In November 2021, the American Council of Engineering Companies (ACEC) of New York announced that McMillen Jacobs Associates had received a 2022 ACEC New York Platinum Award in Category I: Special Projects for Resident Engineering Services on the Randall’s Island Project. The project also received the 2022 ACEC New York Best Panel Award, which is intended to promote communication of engineering excellence through the creation of panels that are visually exciting and representative of key design principles.


PROJECT SUCCESSES

Randall's Island

Watermain Launch Shaft on Randall’s Island

• Upgraded the water supply system to Randall’s Island.

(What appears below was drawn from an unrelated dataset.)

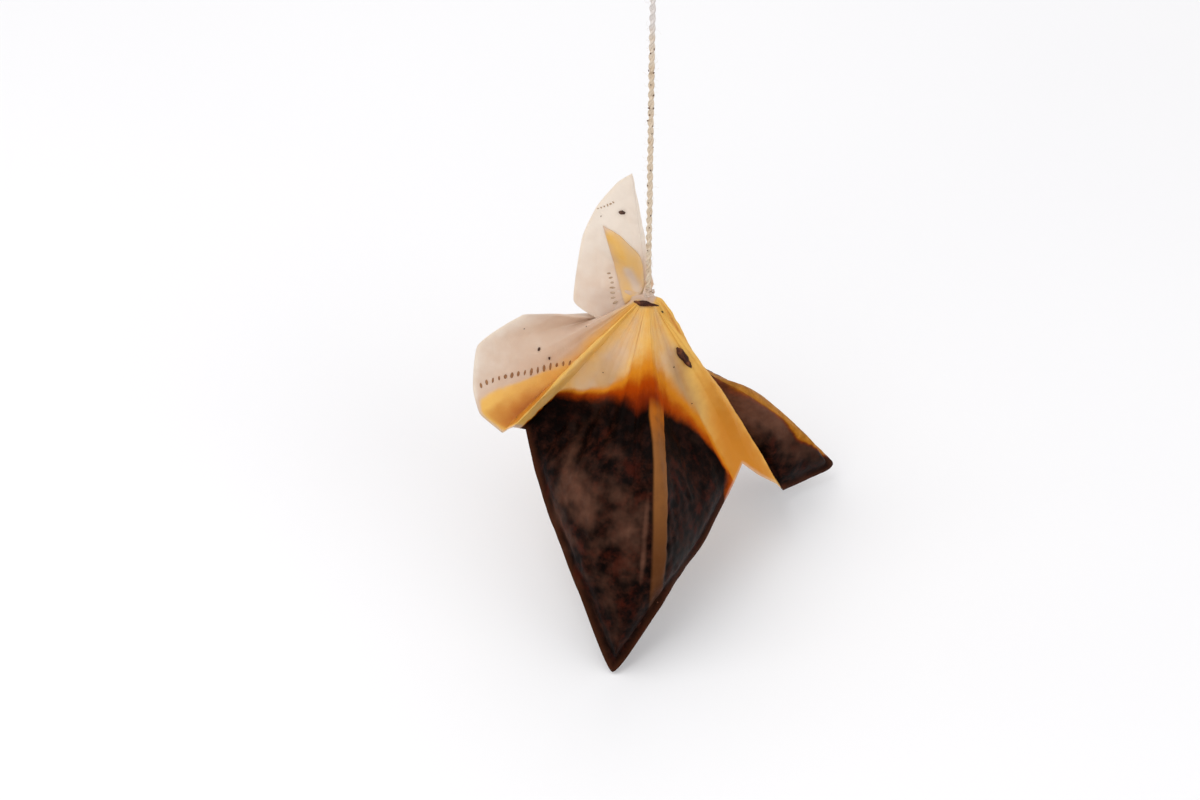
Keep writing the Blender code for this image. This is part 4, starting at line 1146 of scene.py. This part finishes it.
def paper_finish(sizes):
    """Wet filter paper: pale, soaked, burnt and dark over the leaves."""
    paper = Finish("wet_filter_paper")
    soak = paper.attribute("soak")
    depth = paper.attribute("leaf_depth")
    burnt = paper.attribute("burnt")
    gap = paper.attribute("rim_gap")
    ridge = paper.attribute("ridge")
    veil = paper.attribute("veil")
    broad = paper.noise(4.5 * MM, detail=2)
    middling = paper.noise(1.6 * MM, detail=4, roughness=0.6)
    fine = paper.noise(0.35 * MM, detail=5, roughness=0.65)
    fibres = paper.noise(0.16 * MM, detail=3, squeeze=(1.0, 0.35, 0.6), twist=0.6)

    # Clear of the leaves: pale, damp, soaked and rich by how much tea is in it, with the damp wing
    # darkened by painted shade, then greyed by painted shade, and burnt above the leaves.
    level = soak + (broad - 0.5) * 0.3 + (middling - 0.5) * 0.18
    pale = paper.blend(fine.rise(0.45, 0.75) * 0.25, sizes.pale, tint(250, 244, 236))
    base = paper.blend(level.rise(0.0, 0.42), pale, sizes.damp_and_shade)
    soaked = paper.blend(middling.rise(0.35, 0.8) * 0.35, sizes.soaked, tint(240, 178, 84))
    base = paper.blend(level.rise(0.42, 0.84), base, soaked)
    base = paper.blend(level.rise(0.92, 1.35), base, tint(214, 136, 36))
    painted_shade = (veil + (middling - 0.5) * 0.3).rise(0.1, 1.0)
    base = paper.blend(painted_shade * 0.9, base, tint(180, 142, 102))
    heat = burnt + (middling - 0.5) * 0.2 + (fine - 0.5) * 0.08
    base = paper.blend(heat.rise(0.06, 0.48), base, tint(214, 132, 28))
    base = paper.blend(heat.rise(0.45, 0.86), base, sizes.burnt)
    base = paper.blend(heat.rise(0.84, 1.05) * 0.9, base, tint(116, 34, 4))

    # Over the leaves: chopped dark leaf with red patches and with hazed patches that are the wet
    # paper's milky veil and a painted sheen, black under its edge, paler at the seal, and the
    # pleat that stands over it.
    ragged = depth + (broad - 0.5) * 1.1 + (middling - 0.5) * 1.1 + (fine - 0.5) * 0.5
    over_leaf = ragged.rise(-1.5, 1.1)
    chopped = (fine * 0.3 + middling * 0.8).rise(0.45, 0.82)
    leaf = paper.blend(chopped * 0.7, sizes.dark_leaf, sizes.light_leaf)
    red = paper.noise(2.8 * MM, detail=3).rise(0.52, 0.74)
    leaf = paper.blend(red * 0.5, leaf, tint(72, 24, 12))
    # Painted sheen: grey haze over the dark leaf, laid together with the paper's milky veil.
    cloud = paper.noise(3.6 * MM, detail=3, roughness=0.5)
    haze_and_sheen = (veil + (cloud - 0.5) * 1.1).rise(0.32, 1.12)
    hazed_sheen_colour = paper.blend(chopped * 0.5, tint(112, 75, 59), tint(71, 39, 28))
    leaf = paper.blend(haze_and_sheen * 0.85, leaf, hazed_sheen_colour)
    near_top = 1 - (depth + (broad - 0.5) * 3).rise(1.0, 8.0)
    leaf = paper.blend(near_top * (1 - veil) * 0.9, leaf, tint(6, 2, 1))
    seal = 1 - (gap + (middling - 0.5) * 1.6 + (broad - 0.5)).rise(0.1, 1.4)
    leaf = paper.blend(seal * 0.4, leaf, tint(92, 50, 30))
    pleat = paper.blend(depth.rise(0.0, 6.0), tint(176, 98, 26), sizes.pleat)
    pleat = paper.blend(depth.rise(10.0, 24.0) * 0.8, pleat, tint(76, 40, 18))
    pleat = paper.blend(middling.rise(0.4, 0.7) * 0.35, pleat, tint(104, 66, 38))
    leaf = paper.blend(ridge * 0.9, leaf, pleat)
    base = paper.blend(over_leaf, base, leaf)

    # A painted highlight pales the rim where it is clear, and the wet paper lets some light
    # through.
    rim_highlight = 1 - gap.rise(0.05, 0.6)
    base = paper.blend(rim_highlight * (1 - over_leaf) * 0.35, base, tint(250, 236, 216))
    rough = 0.56 - level.rise(0.2, 1.0) * 0.1 - over_leaf * 0.06 + (fine - 0.5) * 0.22
    height = fibres * 0.35 + fine * 0.4 + middling * 0.25
    bumps = paper.bump(height, 0.10 * MM, 0.55)
    paper.surface(Base_Color=base, Roughness=rough.held(), Normal=bumps, IOR=1.4,
                  Specular_IOR_Level=0.03)
    clear = (1 - over_leaf) * (1 - heat.rise(0.1, 0.7) * 0.8)
    paper.let_light_through(clear * (0.36 - level.rise(0.2, 1.0) * 0.14), tint(252, 240, 222))
    return paper.material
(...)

• Brought natural gas to Randall’s Island—a “Best Management Practices” endeavor to reduce emissions from the many agencies housed on Randall’s Island, and tie-in points near each.

KEY CHALLENGES OVERCOME

• Unresolved easement issues and utility interferences required the receiving shafts to be shifted and drives extended by 340 feet (104 m). The contractor was approved to use a larger MTBM and casing pipe, and changed from fully welded steel casing to mechanically connected steel Permalok® pipe to advance the construction schedule.

• A challenging trunk main tie-in at the intersection of Brook Avenue and Bruckner Boulevard required a designed shoring system and immense utility relocations and replacements, including a 1900s 12-inch (305 mm) watermain replacement.

• Proximity to ConEdison oil-filled high transmission lines required modification of receiving shaft to an ellipse to fit between sanitary and storm sewers and a relocated high-power duct bank.

• A glacial erratic formation encountered in the watermain launching shaft was removed utilizing innovative methods of drilling and chiseling to break up and extract the 20- x 15- x 10-foot-thick (6 x 4.5 x 3 m) rock mass “in the wet”.